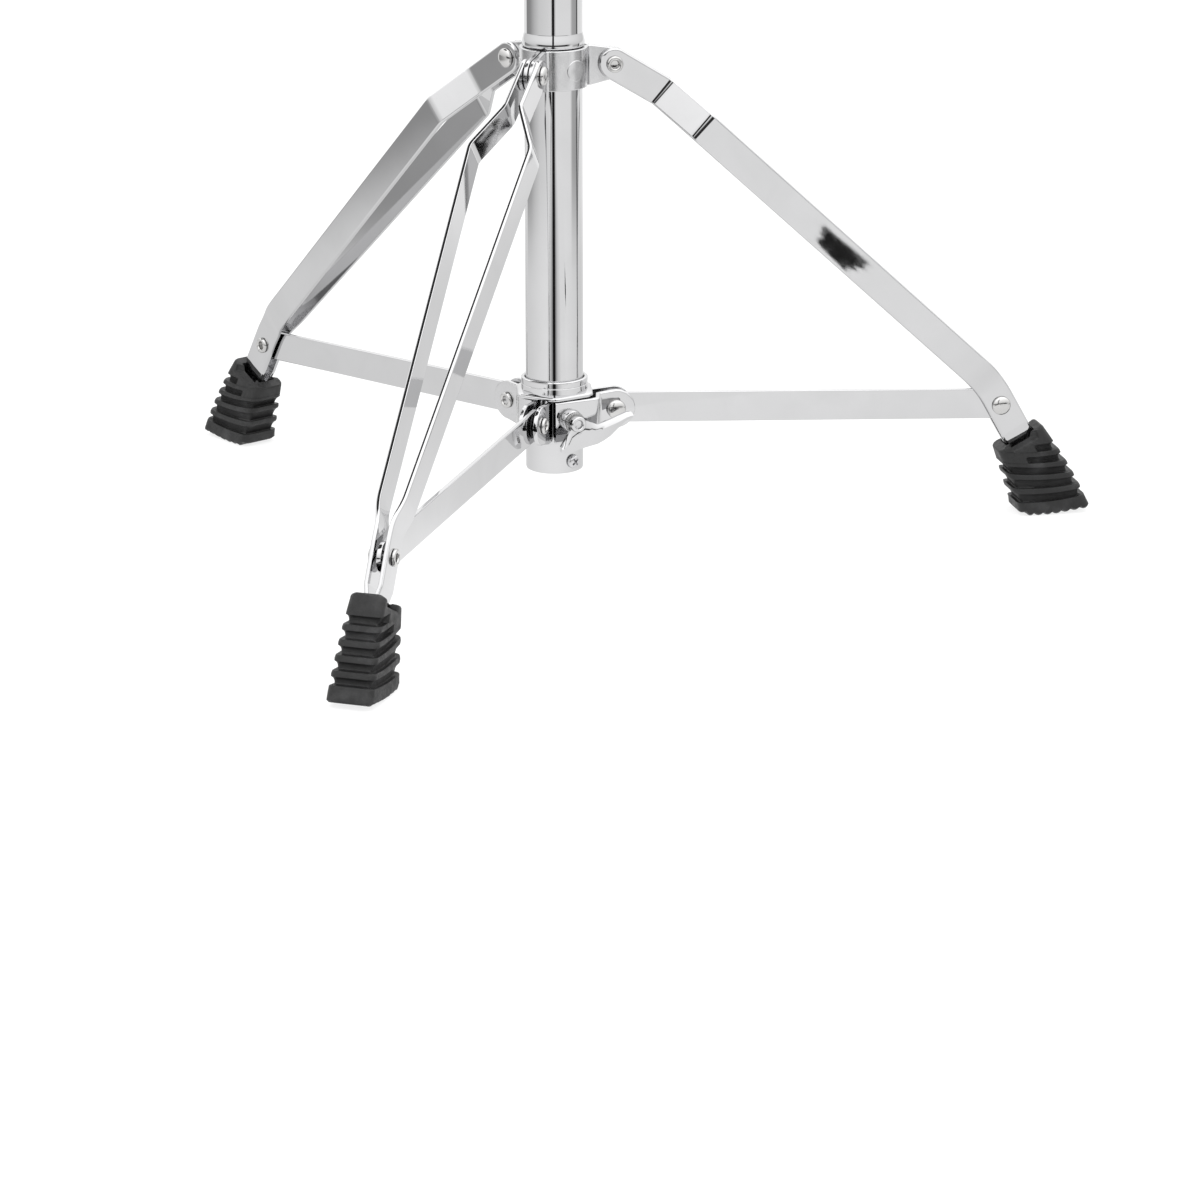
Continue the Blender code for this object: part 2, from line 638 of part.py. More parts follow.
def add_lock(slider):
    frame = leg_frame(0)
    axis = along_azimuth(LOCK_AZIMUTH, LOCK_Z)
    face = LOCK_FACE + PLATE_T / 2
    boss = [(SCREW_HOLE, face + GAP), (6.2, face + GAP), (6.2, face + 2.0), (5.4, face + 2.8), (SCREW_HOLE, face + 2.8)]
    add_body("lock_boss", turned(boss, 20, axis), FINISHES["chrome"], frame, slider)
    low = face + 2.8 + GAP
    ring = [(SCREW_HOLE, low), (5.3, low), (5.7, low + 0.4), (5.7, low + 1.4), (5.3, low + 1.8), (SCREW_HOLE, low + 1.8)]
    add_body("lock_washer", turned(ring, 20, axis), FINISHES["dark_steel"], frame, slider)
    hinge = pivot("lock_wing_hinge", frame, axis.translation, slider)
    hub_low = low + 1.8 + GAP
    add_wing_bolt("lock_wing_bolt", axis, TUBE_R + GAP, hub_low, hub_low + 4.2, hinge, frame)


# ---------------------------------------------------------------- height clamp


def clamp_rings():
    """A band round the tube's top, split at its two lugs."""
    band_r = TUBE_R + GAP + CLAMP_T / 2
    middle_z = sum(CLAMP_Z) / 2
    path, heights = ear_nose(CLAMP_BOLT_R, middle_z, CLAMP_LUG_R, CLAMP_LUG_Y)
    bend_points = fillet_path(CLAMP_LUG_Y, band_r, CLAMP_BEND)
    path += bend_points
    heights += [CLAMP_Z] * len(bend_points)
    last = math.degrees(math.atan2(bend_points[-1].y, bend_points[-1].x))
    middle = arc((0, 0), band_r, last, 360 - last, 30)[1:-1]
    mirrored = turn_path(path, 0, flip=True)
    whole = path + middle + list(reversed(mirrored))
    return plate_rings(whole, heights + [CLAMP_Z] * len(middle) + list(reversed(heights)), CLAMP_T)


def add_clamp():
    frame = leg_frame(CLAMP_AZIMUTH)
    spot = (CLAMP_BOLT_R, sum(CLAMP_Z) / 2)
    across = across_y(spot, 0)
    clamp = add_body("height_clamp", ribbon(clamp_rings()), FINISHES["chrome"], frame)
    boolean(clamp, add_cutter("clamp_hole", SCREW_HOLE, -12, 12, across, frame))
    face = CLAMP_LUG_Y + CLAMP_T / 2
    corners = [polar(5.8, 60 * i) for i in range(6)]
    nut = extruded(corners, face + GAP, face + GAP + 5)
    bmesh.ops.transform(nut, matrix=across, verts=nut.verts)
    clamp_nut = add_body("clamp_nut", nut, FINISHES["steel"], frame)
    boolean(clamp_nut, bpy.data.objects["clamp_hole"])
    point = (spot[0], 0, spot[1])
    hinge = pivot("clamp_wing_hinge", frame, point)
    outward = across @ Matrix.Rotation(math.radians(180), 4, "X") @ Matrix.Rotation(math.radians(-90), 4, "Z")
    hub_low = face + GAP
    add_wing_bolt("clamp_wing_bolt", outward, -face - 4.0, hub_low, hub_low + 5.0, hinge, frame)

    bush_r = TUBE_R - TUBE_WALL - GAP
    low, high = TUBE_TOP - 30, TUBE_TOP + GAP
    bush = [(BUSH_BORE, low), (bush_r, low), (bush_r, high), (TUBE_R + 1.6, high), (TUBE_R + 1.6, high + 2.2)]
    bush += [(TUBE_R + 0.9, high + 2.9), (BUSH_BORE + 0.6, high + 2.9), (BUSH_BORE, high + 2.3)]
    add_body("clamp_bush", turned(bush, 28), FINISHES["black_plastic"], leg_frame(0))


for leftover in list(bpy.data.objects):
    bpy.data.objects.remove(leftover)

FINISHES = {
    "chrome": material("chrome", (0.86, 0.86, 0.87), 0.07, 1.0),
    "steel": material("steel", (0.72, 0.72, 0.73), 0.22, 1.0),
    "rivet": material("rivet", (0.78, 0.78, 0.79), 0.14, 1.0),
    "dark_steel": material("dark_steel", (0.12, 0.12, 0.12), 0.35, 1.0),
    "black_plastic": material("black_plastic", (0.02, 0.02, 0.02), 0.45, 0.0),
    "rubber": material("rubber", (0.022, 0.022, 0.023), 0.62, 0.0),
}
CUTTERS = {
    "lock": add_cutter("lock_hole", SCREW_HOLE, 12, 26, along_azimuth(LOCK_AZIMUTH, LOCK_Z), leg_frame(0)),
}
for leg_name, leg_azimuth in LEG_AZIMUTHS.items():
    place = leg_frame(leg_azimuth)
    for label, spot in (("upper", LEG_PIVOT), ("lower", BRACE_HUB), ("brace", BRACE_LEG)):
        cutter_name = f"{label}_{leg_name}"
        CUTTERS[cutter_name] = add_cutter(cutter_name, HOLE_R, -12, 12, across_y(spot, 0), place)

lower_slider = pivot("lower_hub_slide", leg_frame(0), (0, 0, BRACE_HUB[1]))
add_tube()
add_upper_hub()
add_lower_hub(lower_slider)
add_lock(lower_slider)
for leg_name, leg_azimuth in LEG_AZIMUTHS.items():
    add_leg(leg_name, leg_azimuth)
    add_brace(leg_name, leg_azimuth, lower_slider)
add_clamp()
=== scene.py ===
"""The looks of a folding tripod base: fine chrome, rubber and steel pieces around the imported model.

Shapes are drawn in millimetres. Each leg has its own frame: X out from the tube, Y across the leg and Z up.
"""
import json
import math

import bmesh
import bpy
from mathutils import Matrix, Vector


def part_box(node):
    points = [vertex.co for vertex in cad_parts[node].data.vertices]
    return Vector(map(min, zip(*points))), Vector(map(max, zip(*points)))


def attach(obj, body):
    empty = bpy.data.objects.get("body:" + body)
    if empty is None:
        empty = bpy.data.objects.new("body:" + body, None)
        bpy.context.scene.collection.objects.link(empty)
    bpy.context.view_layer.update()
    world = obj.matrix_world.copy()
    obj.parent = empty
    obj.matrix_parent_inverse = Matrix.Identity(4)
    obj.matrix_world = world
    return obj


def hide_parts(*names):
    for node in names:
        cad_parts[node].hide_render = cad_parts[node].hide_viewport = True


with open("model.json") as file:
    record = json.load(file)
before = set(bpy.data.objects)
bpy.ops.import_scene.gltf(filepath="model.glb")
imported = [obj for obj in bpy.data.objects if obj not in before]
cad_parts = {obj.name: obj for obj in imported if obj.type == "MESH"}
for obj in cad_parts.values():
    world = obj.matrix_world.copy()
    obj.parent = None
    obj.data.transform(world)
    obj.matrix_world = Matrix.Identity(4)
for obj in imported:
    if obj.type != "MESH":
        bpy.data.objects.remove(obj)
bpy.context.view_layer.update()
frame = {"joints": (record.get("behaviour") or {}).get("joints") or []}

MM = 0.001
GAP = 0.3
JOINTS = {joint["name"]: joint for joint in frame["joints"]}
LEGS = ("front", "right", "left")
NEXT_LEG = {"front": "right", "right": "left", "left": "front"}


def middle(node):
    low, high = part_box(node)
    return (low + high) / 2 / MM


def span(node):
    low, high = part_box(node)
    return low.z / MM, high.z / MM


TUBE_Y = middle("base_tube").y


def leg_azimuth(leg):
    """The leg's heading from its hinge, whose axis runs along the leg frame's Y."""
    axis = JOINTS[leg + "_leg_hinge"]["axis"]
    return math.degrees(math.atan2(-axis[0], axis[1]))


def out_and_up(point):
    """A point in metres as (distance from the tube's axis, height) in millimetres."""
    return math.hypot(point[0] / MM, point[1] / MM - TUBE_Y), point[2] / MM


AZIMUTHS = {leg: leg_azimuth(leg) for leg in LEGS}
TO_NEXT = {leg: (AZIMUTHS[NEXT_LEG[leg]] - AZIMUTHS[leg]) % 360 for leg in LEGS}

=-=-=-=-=

• THE EXERCISE: Give again the run of lines that opens at the line with "(0, 0, BRACE_HUB[1]))" and closes at the line with "from mathutils import Matrix, Vector", exactly, and only that run.

• TASK ANSWER:
lower_slider = pivot("lower_hub_slide", leg_frame(0), (0, 0, BRACE_HUB[1]))
add_tube()
add_upper_hub()
add_lower_hub(lower_slider)
add_lock(lower_slider)
for leg_name, leg_azimuth in LEG_AZIMUTHS.items():
    add_leg(leg_name, leg_azimuth)
    add_brace(leg_name, leg_azimuth, lower_slider)
add_clamp()
=== scene.py ===
"""The looks of a folding tripod base: fine chrome, rubber and steel pieces around the imported model.

Shapes are drawn in millimetres. Each leg has its own frame: X out from the tube, Y across the leg and Z up.
"""
import json
import math

import bmesh
import bpy
from mathutils import Matrix, Vector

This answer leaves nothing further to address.